Besarnya pengaruh kepala desa membuat jabatan itu jadi rebutan. Setiap orang ingin bekerja sebagai kepala desa. Namun, untuk dapat berpartisipasi dalam pemilihan kepala desa tak mudah. Minimal calon kepala desa harus mendapatkan restu dari pejabat Belanda.
Restu itulah yang kemudian memungkin seorang kepala desa dapat menjabat bertahun-tahun lamanya. Bahkan, tak jarang jabatan itu dilakoni seumur hidup. Asal kepala desa itu lihai menjaga hubungannya dengan pemerintah kolonial Hindia Belanda.
“Umumnya, seorang kepala dipilih setiap tahun atau tiap tiga tahun, meskipun pejabat lama bisa dipilih kembali dan seringkali menjabat seumur hidup, atau digantikan oleh putranya. Pemilihan hanya suatu konfirmasi atas kedudukannya bagi penduduk. Begitu terpilih, kepala desa bisa mendapatkan kepercayaan dan pengaruh, baik bagi dirinya maupun keluarganya.”

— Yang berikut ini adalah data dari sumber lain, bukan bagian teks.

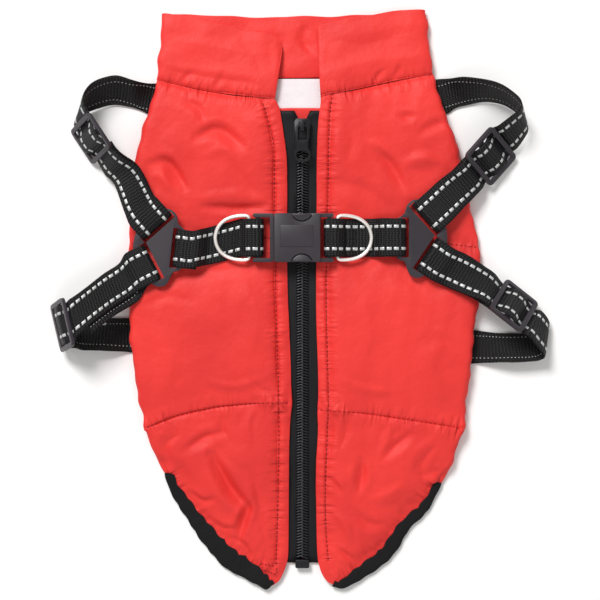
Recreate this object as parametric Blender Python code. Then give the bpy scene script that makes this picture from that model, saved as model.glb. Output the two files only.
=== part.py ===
"""Padded dog coat with a walking harness, lying flat on its belly side.

Lengths are in millimetres until a mesh is made. X runs to the right, Y to the
collar and Z up. The origin is the middle of the part's footprint, on the table.
"""
import math
from collections import namedtuple

import bmesh
import bpy
from mathutils import Matrix, Vector
from mathutils.bvhtree import BVHTree

MM = 0.001
GAP = 0.3                  # between touching pieces

# ---- Cloth thicknesses and layer heights -------------------------------------
BELLY_WALL = 2.4           # padded belly panel
SEAM_WALL = 1.5            # padded wall pressed thin by a seam
HEM_WALL = 1.0             # wall inside a folded binding
PUFF_WALL = 6.4            # back panel, middle of a padded compartment
BAND_WALL = 3.2            # back panel pressed by the harness band
PUFF_REACH = 27.0          # how far the padding takes to rise from a seam
HEM_REACH = 24.0           # the same from the hem's binding
PLACKET_REACH = 20.0       # the same from the placket's stitches
PLACKET = 8.5              # from the placket's edge to its stitches
PLACKET_BEAD = 1.3         # how far the placket swells between them
BINDING_LEAF = 0.6         # one leaf of a folded binding
HEM_INSET = 1.3            # from a hem binding's outer fold to the cut edge inside it
CAVITY_FLOOR = 3.2         # inside face of the back panels above the table
FLAP_FLOOR = 1.0           # the same at the hem, where the panels lie on the table
STRAP_LIFT = 1.7           # the coat rides this high over a strap beneath it

# ---- Zip ---------------------------------------------------------------------
ZIP_X = 1.5                # the chain's centre line
CHAIN_WIDTH = 7.8
CHAIN_HEIGHT = 2.0
TAPE = 0.6
ZIP_TOP = 124.0
ZIP_FOOT = -173.0

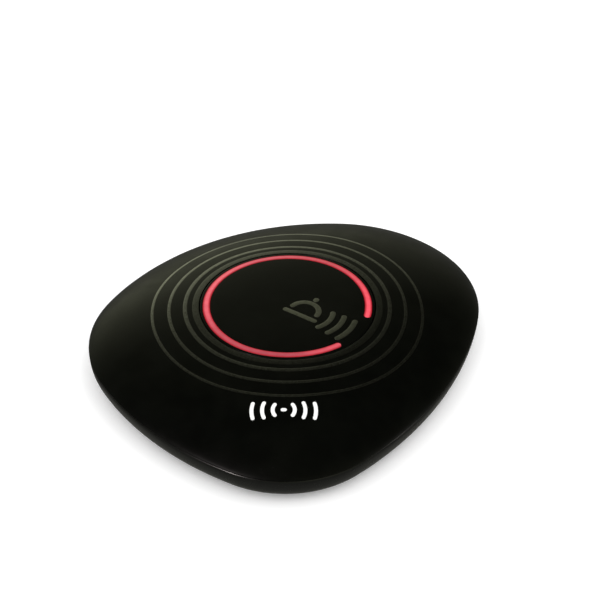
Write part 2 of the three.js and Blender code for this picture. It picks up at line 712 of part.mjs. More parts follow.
function caseScrew({ x, y }) {
  const seat = CASE_BOTTOM + SCREW_RECESS_HEIGHT - FIT;
  const head = seat - SCREW_HEAD_HEIGHT;
  const tip = screwTip();
  const screw = turned([
    [0, head],
    [SCREW_HEAD_RADIUS - SCREW_EDGE, head],
    [SCREW_HEAD_RADIUS, head + SCREW_EDGE],
    [SCREW_HEAD_RADIUS, seat],
    [SCREW_RADIUS, seat],
    [SCREW_RADIUS, tip - SCREW_RADIUS],
    [0, tip],
  ], x, y, SMALL_SIDES);
  const crossTop = head + SCREW_CROSS_DEPTH;
  return screw
    .subtract(block(SCREW_CROSS_LENGTH, SCREW_CROSS_WIDTH, head - BEYOND, crossTop, x, y))
    .subtract(block(SCREW_CROSS_WIDTH, SCREW_CROSS_LENGTH, head - BEYOND, crossTop, x, y));
}

function foot({ x, y }) {
  return turned([
    [0, 0],
    [FOOT_RADIUS - FOOT_EDGE, 0],
    [FOOT_RADIUS, FOOT_EDGE],
    [FOOT_RADIUS, CASE_BOTTOM + FOOT_LET_IN],
    [0, CASE_BOTTOM + FOOT_LET_IN],
  ], x, y, 2 * SMALL_SIDES);
}

// ---------------------------------------------------------------- assembly

const MATERIALS = {
  cover: { color: 0x0b0c0b, roughness: 0.42, metalness: 0 },
  lower: { color: 0x0c0d0c, roughness: 0.25, metalness: 0 },
  light: { color: 0xff5a70, emissive: 0xff2b45, roughness: 0.35, metalness: 0 },
  rubber: { color: 0x1a1a1a, roughness: 0.85, metalness: 0 },
  silicone: { color: 0x8a8d8c, roughness: 0.6, metalness: 0 },
  white: { color: 0xe6e6e2, roughness: 0.5, metalness: 0 },
  board: { color: 0x14512c, roughness: 0.45, metalness: 0 },
  chip: { color: 0x161618, roughness: 0.6, metalness: 0 },
  steel: { color: 0xb9bcc0, roughness: 0.3, metalness: 1 },
  copper: { color: 0xb87333, roughness: 0.3, metalness: 1 },
};

const group = new THREE.Group();
const planMin = new THREE.Vector2(planPoint(Math.PI).x, frontReach());
const planMax = new THREE.Vector2(planPoint(0).x, planPoint(Math.PI / 2).y);
group.position.set(-(planMin.x + planMax.x) / 2, -(planMin.y + planMax.y) / 2, 0);

function place(name, material, body) {
  const mesh = new THREE.Mesh(geometryOf(body), new THREE.MeshStandardMaterial(MATERIALS[material]));
  mesh.name = name;
  group.add(mesh);
}

place('top_cover', 'cover', topCover());
place('press_disc', 'cover', pressDisc());
place('light_ring', 'light', lightRing());
place('press_stem', 'white', pressStem());
place('press_seal', 'silicone', pressSeal());
place('light_shroud', 'white', lightShroud());
place('circuit_board', 'board', circuitBoard());
place('switch_body', 'chip', switchBody());
place('switch_plunger', 'white', switchPlunger());
ledPlaces().forEach((spot, i) => place(`led_${i + 1}`, 'light', led(spot)));
for (const part of BOARD_PARTS) {
  place(part.name, part.material, boardPart(part));
}
place('antenna_coil', 'copper', antennaCoil());
place('coin_cell', 'steel', coinCell());
place('cell_contact_minus', 'steel', cellContactMinus());
place('cell_contact_plus', 'steel', cellContactPlus());
place('case_gasket', 'rubber', gasketBand(0));
place('lower_case', 'lower', lowerCase());
screwPlaces().forEach((spot, i) => place(`case_screw_${i + 1}`, 'steel', caseScrew(spot)));
place('battery_door', 'lower', batteryDoor());
place('door_seal', 'rubber', sealRing(0));
footPlaces().forEach((spot, i) => place(`foot_${i + 1}`, 'rubber', foot(spot)));

export default group;
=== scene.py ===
from math import asin, atan2, cos, hypot, pi, radians, sin, sqrt, tau

import bpy
import numpy as np
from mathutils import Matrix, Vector


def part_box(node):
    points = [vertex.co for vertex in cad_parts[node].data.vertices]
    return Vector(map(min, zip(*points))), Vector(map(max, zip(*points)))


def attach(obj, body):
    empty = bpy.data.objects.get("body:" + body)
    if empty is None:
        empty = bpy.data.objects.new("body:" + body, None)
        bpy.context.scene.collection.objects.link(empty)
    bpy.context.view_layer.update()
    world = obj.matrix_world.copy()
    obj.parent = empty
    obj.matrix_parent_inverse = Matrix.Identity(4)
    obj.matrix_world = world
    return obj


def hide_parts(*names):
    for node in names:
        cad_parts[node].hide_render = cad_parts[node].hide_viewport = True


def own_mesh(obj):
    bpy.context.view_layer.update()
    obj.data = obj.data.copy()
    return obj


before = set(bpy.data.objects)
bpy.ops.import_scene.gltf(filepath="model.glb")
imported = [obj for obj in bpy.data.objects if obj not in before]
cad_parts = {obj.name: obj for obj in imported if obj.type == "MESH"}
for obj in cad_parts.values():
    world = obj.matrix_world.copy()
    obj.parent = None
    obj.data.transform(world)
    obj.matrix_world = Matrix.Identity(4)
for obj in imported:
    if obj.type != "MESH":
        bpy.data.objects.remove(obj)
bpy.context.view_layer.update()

# ---- lower case
# The bottom half of the housing, injection-moulded in semi-gloss black ABS: a thin bowl tucked in under
# itself, with the battery bay, the screw posts and the pockets for door, feet and screws. Lengths are in
# millimetres from the press axis, and become metres in the part's frame when a mesh is made.
MM = 0.001
key_low, key_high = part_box("press_disc")
press_axis = Vector(((key_low.x + key_high.x) / 2, (key_low.y + key_high.y) / 2, 0))
edge_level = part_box("top_cover")[0].z / MM
case_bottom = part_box("lower_case")[0].z / MM
board_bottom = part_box("circuit_board")[0].z / MM

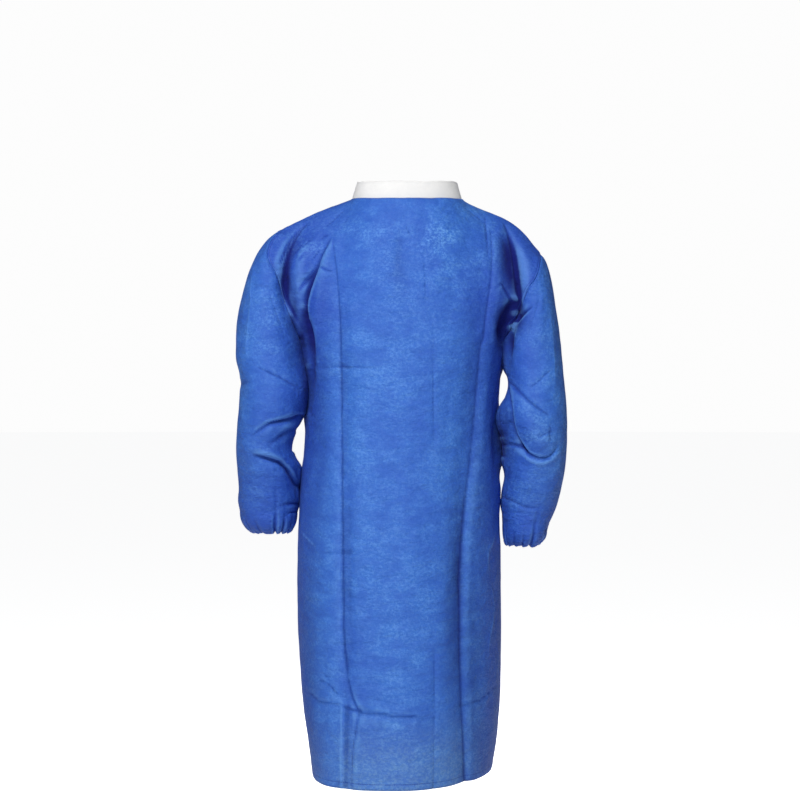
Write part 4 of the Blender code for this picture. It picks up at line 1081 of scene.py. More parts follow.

“Pemilihan ini bisa disalahgunakan, sehingga kedudukan seorang kepala desa sebetulnya lebih bergantung pada bupati dibandingkan penduduk desa. Bupati dapat dengan mudah menurunkan seorang kepala desa, dan demi kepentingan pribadinya mengadakan pemilihan ulang untuk menyingkirkan seorang kepala desa,” ungkap Ong Hok Ham dalam buku Madiun dalam Kemelut Sejarah: Priayi dan Petani di Keresidenan Madium Abad XIX (2018).